Japanese scientists Isamu Akasaki and Hiroshi Amano and American Shuji Nakamura won the 2014 Nobel Prize for physics for inventing the LED, an energy efficient and environmentally-friendly light source, the award-giving body said today.
The Royal Swedish Academy of Sciences said the invention is just 20 years old, “but it has already contributed to create white light in an entirely new manner to the benefit of us all.”
The blue LED is a new energy-efficient and environment-friendly light source. In the spirit of Alfred Nobel the Prize rewards an invention of greatest benefit to mankind; using blue LEDs, white light can be created in a new way. With the advent of LED lamps we now have more long-lasting and more efficient alternatives to older light sources.
When the three researchers produced bright blue light beams from their semi-conductors in the early 1990s, they triggered a fundamental transformation of lighting technology. Red and green diodes had been around for a long time but without blue light, white lamps could not be created. Despite considerable efforts, both in the scientific community and in industry, the blue LED had remained a challenge for three decades.
They succeeded where everyone else had failed. Akasaki worked together with Amano at the University of Nagoya, while Nakamura was employed at Nichia Chemicals, a small company in Tokushima (Japan). Their inventions were revolutionary. Incandescent light bulbs lit the 20th century; the 21st century will be lit by LED lamps.
Isamu Akasaki
The laureates triggered a transformation of lighting technology when they produced bright blue light from semiconductors in the 1990s, something scientist had struggled with for decades, the Nobel committee said.

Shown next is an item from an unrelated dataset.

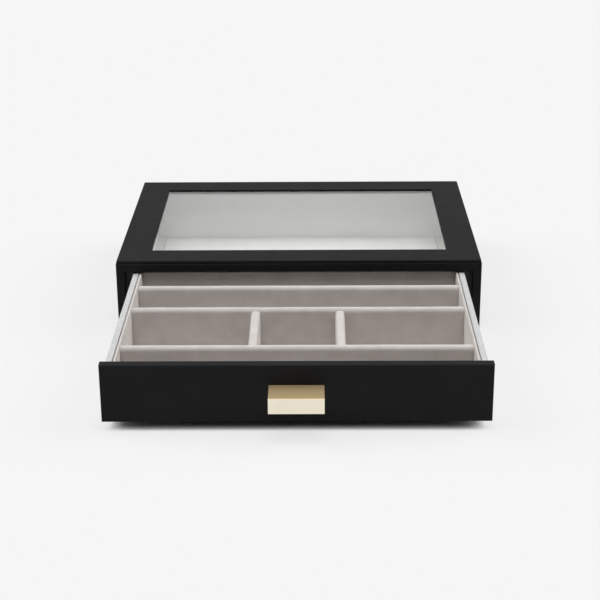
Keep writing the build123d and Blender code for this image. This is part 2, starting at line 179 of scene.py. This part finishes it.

Using the blue light, LED lamps emitting white light could be created in a new way.
Nakamura, who spoke to reporters in Stockholm over a crackling telephone line after being woken up by the phone call from the prize jury, said it was an amazing, and unbelievable feeling. The three Laureates will share SEK 8 million in prize money.
The Optical Society (OSA) today congratulated OSA Member Hiroshi Amano, Isamu Akasaki and Shuji Nakamura for being awarded the 2014 Nobel Prize in Physics. Amano joins 31 other OSA members who have been awarded a Nobel Prize in Physics, Chemistry or Physiology/Medicine over the course of OSA’s nearly 100-year history.
On Monday, US-British scientist John O’Keefe split the Nobel Prize in medicine with Norwegian couple May-Britt Moser and Edvard Moser for breakthroughs in brain cell research that could pave the way for a better understanding of diseases like Alzheimer’s.
Last year’s Nobel Prize in physics award went to Britain’s Peter Higgs and Belgian colleague Francois Englert for helping to explain how matter formed after the Big Bang.